Task objective >> Quote verbatim every line from the line containing "plate_set = plates()" to the line containing "obj.parent = empty", inclusive of both, and no other line.

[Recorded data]

+++

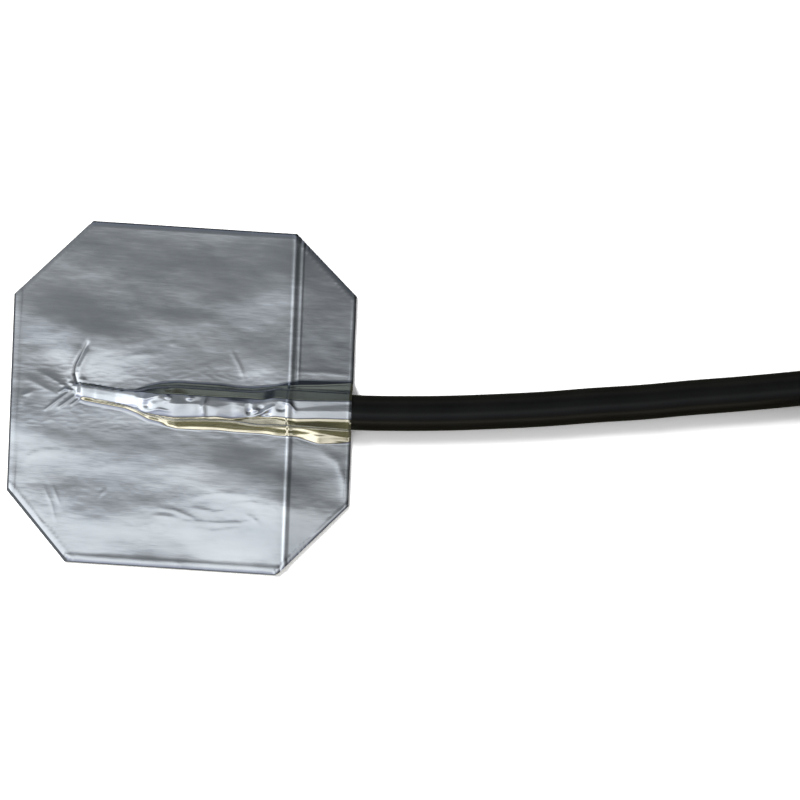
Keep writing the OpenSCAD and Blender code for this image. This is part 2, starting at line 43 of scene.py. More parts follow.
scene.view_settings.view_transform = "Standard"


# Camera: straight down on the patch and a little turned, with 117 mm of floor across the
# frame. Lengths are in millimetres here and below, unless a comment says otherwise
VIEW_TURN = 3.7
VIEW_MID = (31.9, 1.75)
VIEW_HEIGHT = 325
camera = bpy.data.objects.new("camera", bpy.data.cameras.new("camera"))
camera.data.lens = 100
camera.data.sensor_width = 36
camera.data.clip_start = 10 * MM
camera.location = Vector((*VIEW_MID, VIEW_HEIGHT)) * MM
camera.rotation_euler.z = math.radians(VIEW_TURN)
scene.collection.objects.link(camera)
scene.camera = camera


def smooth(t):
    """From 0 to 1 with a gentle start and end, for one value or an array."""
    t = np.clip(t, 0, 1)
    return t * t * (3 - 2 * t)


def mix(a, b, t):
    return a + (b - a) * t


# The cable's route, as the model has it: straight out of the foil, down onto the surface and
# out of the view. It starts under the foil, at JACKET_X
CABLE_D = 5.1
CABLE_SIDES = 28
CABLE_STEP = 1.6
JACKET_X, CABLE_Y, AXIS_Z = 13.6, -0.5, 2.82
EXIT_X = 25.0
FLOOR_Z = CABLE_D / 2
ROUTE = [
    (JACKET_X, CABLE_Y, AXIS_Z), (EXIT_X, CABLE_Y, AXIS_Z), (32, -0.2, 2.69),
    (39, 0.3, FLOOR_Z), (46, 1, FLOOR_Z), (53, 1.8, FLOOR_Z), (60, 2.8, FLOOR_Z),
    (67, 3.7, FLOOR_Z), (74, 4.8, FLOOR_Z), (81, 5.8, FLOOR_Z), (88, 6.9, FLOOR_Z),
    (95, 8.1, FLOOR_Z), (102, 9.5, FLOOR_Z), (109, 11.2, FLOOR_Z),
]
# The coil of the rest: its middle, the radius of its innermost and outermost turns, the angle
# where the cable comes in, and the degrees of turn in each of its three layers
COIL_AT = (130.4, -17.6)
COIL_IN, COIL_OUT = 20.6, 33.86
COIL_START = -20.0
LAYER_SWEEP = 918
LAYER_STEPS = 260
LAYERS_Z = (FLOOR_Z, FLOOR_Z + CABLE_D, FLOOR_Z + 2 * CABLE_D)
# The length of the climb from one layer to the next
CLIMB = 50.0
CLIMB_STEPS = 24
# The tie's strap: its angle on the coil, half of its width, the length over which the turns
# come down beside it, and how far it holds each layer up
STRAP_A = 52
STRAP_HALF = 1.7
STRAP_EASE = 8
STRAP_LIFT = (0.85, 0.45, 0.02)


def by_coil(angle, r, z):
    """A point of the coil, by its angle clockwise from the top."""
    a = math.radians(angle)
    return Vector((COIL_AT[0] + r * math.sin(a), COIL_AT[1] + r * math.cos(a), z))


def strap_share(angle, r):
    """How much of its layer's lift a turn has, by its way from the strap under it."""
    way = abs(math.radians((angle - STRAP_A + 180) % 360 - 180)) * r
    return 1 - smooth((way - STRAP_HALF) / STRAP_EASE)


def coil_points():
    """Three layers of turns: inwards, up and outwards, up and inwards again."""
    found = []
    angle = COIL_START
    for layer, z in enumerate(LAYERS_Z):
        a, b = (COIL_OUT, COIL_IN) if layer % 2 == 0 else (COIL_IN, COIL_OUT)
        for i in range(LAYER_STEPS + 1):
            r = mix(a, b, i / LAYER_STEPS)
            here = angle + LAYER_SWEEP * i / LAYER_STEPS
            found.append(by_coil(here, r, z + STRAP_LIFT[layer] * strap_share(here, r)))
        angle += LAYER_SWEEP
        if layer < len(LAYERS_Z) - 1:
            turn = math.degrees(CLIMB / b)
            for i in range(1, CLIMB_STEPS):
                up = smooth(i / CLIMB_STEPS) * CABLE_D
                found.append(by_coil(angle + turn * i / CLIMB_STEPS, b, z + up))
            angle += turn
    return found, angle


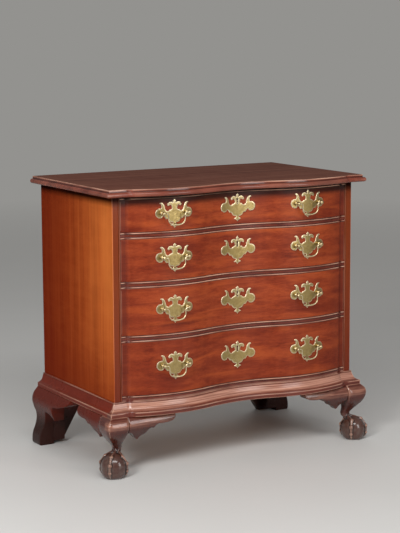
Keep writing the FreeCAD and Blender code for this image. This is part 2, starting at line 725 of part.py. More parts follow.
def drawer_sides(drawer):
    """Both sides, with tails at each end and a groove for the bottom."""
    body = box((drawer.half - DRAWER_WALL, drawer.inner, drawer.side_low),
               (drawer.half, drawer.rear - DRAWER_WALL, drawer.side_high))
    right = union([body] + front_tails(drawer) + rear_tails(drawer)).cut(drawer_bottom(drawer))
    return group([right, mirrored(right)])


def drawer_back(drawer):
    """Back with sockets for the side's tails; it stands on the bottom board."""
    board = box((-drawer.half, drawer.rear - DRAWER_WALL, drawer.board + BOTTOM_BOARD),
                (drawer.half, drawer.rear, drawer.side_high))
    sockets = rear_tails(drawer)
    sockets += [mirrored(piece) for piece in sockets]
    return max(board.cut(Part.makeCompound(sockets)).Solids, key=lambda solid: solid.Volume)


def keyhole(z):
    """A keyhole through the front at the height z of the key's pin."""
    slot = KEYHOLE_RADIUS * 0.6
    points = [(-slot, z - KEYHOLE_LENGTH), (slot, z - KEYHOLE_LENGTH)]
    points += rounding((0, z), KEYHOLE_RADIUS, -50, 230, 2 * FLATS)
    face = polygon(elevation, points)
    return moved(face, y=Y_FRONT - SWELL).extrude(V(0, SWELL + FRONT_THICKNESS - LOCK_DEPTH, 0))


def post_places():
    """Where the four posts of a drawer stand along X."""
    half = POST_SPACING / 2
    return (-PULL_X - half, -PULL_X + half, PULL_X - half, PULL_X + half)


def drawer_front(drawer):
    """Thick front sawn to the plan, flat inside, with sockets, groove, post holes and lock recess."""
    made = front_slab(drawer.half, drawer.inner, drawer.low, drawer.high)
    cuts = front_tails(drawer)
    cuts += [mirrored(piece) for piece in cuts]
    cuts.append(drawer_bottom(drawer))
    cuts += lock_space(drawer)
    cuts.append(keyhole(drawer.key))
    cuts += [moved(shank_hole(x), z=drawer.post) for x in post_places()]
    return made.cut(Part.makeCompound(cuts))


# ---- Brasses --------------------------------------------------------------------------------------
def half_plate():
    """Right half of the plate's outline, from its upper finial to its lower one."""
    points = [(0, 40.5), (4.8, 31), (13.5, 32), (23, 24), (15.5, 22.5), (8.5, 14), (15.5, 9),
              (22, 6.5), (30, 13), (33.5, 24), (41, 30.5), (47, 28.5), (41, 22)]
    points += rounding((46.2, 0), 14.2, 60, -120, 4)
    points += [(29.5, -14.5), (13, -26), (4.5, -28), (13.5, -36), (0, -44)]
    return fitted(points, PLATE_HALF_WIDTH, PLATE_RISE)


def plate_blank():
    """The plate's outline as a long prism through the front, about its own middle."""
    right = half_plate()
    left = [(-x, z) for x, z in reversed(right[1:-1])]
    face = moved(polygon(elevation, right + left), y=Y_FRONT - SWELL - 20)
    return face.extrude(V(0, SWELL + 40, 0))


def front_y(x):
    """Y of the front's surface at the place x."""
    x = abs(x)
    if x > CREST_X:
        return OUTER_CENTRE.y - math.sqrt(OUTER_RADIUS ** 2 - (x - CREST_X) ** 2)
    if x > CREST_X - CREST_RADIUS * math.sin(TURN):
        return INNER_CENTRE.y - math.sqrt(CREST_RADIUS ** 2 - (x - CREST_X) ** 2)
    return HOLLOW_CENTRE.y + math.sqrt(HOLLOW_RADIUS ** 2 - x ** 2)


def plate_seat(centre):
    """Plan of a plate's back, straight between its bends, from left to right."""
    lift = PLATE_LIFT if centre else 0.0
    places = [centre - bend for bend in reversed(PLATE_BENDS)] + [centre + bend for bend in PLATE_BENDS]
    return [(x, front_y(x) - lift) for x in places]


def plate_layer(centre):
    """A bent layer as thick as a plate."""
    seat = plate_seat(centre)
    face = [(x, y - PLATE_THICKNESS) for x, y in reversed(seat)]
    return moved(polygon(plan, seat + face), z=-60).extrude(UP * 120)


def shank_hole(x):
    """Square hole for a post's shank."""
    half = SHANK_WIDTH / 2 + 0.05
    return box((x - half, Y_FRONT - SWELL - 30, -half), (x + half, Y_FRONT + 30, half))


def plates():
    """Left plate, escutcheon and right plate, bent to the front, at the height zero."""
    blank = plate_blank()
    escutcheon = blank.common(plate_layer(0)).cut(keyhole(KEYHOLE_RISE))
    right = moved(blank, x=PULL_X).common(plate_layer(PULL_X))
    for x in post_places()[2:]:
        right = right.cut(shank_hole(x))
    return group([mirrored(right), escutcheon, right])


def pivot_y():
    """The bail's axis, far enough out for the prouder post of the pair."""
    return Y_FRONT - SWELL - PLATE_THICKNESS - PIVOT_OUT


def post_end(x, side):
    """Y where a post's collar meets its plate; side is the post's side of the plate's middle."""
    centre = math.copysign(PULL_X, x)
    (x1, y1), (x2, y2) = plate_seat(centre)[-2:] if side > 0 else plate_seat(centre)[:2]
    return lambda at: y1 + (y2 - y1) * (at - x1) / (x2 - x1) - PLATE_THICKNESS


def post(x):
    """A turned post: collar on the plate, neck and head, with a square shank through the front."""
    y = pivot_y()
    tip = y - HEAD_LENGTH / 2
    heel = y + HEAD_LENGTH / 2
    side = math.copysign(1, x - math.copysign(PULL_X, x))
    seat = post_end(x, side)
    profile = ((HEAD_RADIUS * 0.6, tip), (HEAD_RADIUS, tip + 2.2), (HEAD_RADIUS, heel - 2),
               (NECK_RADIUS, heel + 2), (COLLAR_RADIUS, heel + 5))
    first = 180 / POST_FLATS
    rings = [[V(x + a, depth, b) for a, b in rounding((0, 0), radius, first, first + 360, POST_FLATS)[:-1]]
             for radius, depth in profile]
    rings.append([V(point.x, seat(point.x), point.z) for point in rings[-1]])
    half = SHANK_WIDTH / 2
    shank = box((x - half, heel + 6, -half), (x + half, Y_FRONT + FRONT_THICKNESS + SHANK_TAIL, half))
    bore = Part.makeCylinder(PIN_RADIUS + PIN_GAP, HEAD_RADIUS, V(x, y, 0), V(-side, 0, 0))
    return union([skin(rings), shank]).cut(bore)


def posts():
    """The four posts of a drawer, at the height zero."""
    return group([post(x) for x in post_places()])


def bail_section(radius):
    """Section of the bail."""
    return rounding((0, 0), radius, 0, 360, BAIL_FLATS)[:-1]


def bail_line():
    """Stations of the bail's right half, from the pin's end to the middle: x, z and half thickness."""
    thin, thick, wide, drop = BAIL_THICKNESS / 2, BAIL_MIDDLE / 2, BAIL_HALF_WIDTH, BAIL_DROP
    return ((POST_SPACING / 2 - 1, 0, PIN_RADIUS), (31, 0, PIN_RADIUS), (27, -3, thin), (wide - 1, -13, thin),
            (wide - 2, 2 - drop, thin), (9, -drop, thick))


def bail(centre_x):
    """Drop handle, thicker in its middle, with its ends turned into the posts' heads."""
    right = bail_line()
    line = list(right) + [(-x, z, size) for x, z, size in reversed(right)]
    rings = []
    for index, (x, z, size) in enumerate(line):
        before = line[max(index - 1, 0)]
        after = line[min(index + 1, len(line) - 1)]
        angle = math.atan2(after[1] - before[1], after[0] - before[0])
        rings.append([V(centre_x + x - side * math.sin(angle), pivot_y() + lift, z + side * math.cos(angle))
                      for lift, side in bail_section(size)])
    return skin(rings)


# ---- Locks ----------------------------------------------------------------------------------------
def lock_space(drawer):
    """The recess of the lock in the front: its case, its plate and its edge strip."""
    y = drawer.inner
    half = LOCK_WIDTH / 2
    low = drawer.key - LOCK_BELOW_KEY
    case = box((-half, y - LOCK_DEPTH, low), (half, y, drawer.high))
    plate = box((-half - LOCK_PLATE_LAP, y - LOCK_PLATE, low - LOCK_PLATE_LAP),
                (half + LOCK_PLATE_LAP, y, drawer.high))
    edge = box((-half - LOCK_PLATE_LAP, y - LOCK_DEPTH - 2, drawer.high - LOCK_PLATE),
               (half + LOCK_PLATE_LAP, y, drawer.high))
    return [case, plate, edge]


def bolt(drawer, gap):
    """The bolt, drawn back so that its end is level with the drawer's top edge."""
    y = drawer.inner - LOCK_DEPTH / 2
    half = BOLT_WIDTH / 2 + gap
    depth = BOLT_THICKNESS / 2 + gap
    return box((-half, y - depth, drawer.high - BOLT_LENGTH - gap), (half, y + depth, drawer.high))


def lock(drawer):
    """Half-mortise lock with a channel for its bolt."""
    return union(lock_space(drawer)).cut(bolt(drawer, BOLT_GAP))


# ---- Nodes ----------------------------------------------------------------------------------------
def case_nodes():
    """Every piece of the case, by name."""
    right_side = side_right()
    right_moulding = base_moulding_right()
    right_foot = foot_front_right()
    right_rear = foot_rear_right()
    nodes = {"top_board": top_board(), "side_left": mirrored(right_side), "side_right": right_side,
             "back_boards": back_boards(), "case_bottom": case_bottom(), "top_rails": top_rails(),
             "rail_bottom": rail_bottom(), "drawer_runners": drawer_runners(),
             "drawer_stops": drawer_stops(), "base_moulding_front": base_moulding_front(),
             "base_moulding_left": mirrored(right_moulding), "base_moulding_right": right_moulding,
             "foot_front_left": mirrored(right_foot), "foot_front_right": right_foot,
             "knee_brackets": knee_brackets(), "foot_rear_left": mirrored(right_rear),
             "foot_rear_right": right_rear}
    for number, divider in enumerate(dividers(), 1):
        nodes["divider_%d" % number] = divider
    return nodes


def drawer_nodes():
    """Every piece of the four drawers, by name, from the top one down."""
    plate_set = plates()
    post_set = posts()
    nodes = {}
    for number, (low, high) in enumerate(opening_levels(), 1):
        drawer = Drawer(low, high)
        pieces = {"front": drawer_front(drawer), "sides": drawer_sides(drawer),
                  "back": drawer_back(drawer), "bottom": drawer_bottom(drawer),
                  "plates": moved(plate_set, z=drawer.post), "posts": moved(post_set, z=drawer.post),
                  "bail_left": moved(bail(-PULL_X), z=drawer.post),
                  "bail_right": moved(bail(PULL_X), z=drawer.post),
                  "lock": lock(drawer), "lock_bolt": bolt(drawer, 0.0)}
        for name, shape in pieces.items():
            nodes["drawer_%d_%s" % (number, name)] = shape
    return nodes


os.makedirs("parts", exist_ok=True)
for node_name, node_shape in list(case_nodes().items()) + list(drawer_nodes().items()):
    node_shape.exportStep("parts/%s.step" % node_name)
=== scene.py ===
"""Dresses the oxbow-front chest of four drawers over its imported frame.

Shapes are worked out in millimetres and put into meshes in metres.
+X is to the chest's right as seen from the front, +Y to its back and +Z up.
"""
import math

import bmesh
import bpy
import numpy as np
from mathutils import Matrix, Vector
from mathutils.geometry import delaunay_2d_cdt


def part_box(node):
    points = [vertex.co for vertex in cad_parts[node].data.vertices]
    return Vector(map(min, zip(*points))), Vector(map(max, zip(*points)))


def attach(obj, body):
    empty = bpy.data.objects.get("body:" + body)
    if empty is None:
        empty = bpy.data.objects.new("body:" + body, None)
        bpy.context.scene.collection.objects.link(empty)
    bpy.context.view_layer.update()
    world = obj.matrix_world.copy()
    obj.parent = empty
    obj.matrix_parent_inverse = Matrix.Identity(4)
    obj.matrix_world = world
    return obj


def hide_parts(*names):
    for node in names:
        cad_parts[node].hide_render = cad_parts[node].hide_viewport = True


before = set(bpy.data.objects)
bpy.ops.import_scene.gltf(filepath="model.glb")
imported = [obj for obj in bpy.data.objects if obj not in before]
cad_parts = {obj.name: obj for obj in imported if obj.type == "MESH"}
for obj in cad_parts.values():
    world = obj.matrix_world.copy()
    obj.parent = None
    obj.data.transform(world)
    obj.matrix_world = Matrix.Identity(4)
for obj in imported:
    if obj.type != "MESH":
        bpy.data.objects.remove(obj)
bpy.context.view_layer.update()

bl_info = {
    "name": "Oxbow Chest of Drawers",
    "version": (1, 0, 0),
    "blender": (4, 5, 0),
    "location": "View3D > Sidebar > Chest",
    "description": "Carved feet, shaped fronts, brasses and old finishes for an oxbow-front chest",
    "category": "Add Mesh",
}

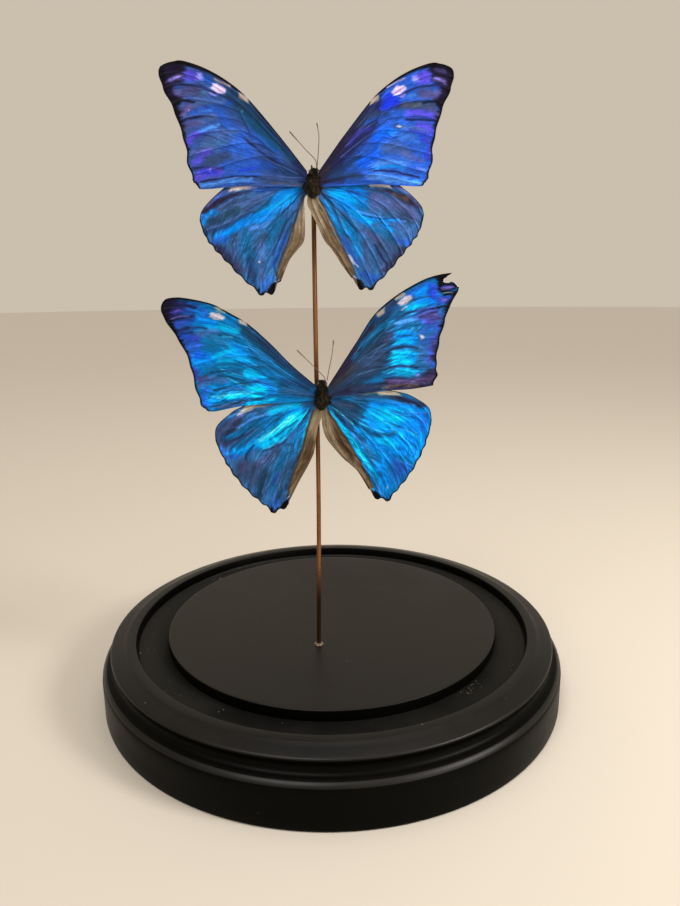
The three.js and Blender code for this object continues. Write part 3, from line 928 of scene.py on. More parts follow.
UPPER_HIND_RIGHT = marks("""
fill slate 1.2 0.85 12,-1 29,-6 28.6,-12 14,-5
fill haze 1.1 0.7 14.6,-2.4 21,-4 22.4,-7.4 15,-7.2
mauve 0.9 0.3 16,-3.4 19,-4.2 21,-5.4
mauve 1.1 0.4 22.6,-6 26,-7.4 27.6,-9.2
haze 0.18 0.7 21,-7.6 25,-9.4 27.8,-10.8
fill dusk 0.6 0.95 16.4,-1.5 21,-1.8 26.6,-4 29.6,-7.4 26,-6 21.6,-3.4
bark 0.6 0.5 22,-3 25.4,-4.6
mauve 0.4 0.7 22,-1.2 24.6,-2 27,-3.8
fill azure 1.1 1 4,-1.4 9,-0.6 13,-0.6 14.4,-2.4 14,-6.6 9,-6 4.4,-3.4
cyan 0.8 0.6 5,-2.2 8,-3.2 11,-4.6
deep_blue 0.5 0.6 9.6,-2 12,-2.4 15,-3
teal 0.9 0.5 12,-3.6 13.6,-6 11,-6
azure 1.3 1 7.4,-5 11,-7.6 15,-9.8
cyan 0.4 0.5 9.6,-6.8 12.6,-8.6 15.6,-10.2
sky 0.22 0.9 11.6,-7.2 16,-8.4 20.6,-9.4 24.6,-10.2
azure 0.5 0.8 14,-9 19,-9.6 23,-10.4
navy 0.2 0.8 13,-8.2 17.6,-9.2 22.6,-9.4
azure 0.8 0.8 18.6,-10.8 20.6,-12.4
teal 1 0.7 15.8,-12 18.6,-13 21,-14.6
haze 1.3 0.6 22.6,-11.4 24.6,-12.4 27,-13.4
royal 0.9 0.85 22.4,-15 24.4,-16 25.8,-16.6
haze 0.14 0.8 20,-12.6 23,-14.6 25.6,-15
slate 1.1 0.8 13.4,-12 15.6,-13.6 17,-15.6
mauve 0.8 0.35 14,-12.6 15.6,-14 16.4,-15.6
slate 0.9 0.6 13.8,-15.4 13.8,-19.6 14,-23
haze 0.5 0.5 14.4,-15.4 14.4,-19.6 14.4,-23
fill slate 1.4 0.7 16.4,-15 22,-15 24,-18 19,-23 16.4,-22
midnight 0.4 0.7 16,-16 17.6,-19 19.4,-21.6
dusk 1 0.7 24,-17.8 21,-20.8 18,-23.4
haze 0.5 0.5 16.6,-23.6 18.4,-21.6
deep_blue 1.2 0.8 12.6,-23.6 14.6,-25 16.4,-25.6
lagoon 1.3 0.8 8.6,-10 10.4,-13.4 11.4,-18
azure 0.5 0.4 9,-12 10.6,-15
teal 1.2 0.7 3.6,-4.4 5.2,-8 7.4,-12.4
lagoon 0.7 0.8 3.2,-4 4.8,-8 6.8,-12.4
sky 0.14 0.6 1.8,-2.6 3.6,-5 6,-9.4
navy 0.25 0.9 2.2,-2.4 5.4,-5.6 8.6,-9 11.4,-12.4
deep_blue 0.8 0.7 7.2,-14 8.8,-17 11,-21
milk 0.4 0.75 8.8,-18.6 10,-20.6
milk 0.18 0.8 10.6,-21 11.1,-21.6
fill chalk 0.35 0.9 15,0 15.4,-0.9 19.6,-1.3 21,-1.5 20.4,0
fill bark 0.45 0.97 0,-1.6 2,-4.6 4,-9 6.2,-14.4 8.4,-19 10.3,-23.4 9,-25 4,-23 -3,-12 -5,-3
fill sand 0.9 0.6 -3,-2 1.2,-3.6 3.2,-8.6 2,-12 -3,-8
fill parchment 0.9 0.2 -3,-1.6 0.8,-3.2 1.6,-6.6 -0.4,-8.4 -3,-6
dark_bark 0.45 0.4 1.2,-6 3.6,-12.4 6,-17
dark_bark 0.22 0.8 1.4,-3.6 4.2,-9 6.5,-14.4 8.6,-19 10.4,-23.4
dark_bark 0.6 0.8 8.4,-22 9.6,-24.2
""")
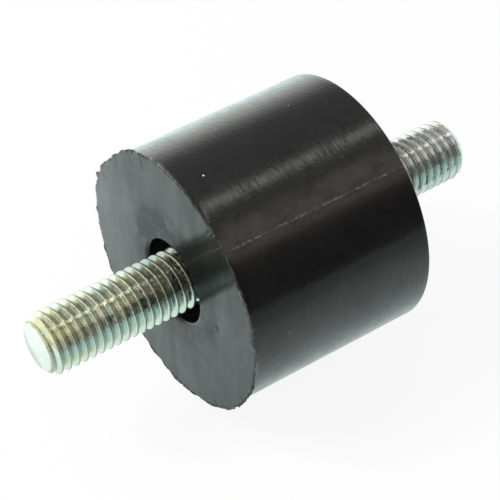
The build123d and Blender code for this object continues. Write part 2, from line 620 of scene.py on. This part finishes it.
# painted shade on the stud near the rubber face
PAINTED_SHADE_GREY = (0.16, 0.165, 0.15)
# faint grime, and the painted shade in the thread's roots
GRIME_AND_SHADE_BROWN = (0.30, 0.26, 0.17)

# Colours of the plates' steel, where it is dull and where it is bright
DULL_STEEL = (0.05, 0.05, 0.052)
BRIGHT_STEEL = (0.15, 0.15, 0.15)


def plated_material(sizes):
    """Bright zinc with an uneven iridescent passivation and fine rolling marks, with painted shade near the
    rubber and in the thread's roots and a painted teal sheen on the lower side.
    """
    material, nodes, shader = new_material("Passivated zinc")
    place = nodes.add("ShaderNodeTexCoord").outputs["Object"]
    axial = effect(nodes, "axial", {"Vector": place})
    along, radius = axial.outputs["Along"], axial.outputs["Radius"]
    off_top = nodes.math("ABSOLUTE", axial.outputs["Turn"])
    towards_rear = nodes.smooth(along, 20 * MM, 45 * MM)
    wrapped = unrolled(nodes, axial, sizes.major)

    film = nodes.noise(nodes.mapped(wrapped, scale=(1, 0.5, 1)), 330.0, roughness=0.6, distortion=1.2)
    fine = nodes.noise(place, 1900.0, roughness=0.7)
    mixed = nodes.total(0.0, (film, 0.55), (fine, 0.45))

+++

Final answer >>
    plate_set = plates()
    post_set = posts()
    nodes = {}
    for number, (low, high) in enumerate(opening_levels(), 1):
        drawer = Drawer(low, high)
        pieces = {"front": drawer_front(drawer), "sides": drawer_sides(drawer),
                  "back": drawer_back(drawer), "bottom": drawer_bottom(drawer),
                  "plates": moved(plate_set, z=drawer.post), "posts": moved(post_set, z=drawer.post),
                  "bail_left": moved(bail(-PULL_X), z=drawer.post),
                  "bail_right": moved(bail(PULL_X), z=drawer.post),
                  "lock": lock(drawer), "lock_bolt": bolt(drawer, 0.0)}
        for name, shape in pieces.items():
            nodes["drawer_%d_%s" % (number, name)] = shape
    return nodes


os.makedirs("parts", exist_ok=True)
for node_name, node_shape in list(case_nodes().items()) + list(drawer_nodes().items()):
    node_shape.exportStep("parts/%s.step" % node_name)
=== scene.py ===
"""Dresses the oxbow-front chest of four drawers over its imported frame.

Shapes are worked out in millimetres and put into meshes in metres.
+X is to the chest's right as seen from the front, +Y to its back and +Z up.
"""
import math

import bmesh
import bpy
import numpy as np
from mathutils import Matrix, Vector
from mathutils.geometry import delaunay_2d_cdt


def part_box(node):
    points = [vertex.co for vertex in cad_parts[node].data.vertices]
    return Vector(map(min, zip(*points))), Vector(map(max, zip(*points)))


def attach(obj, body):
    empty = bpy.data.objects.get("body:" + body)
    if empty is None:
        empty = bpy.data.objects.new("body:" + body, None)
        bpy.context.scene.collection.objects.link(empty)
    bpy.context.view_layer.update()
    world = obj.matrix_world.copy()
    obj.parent = empty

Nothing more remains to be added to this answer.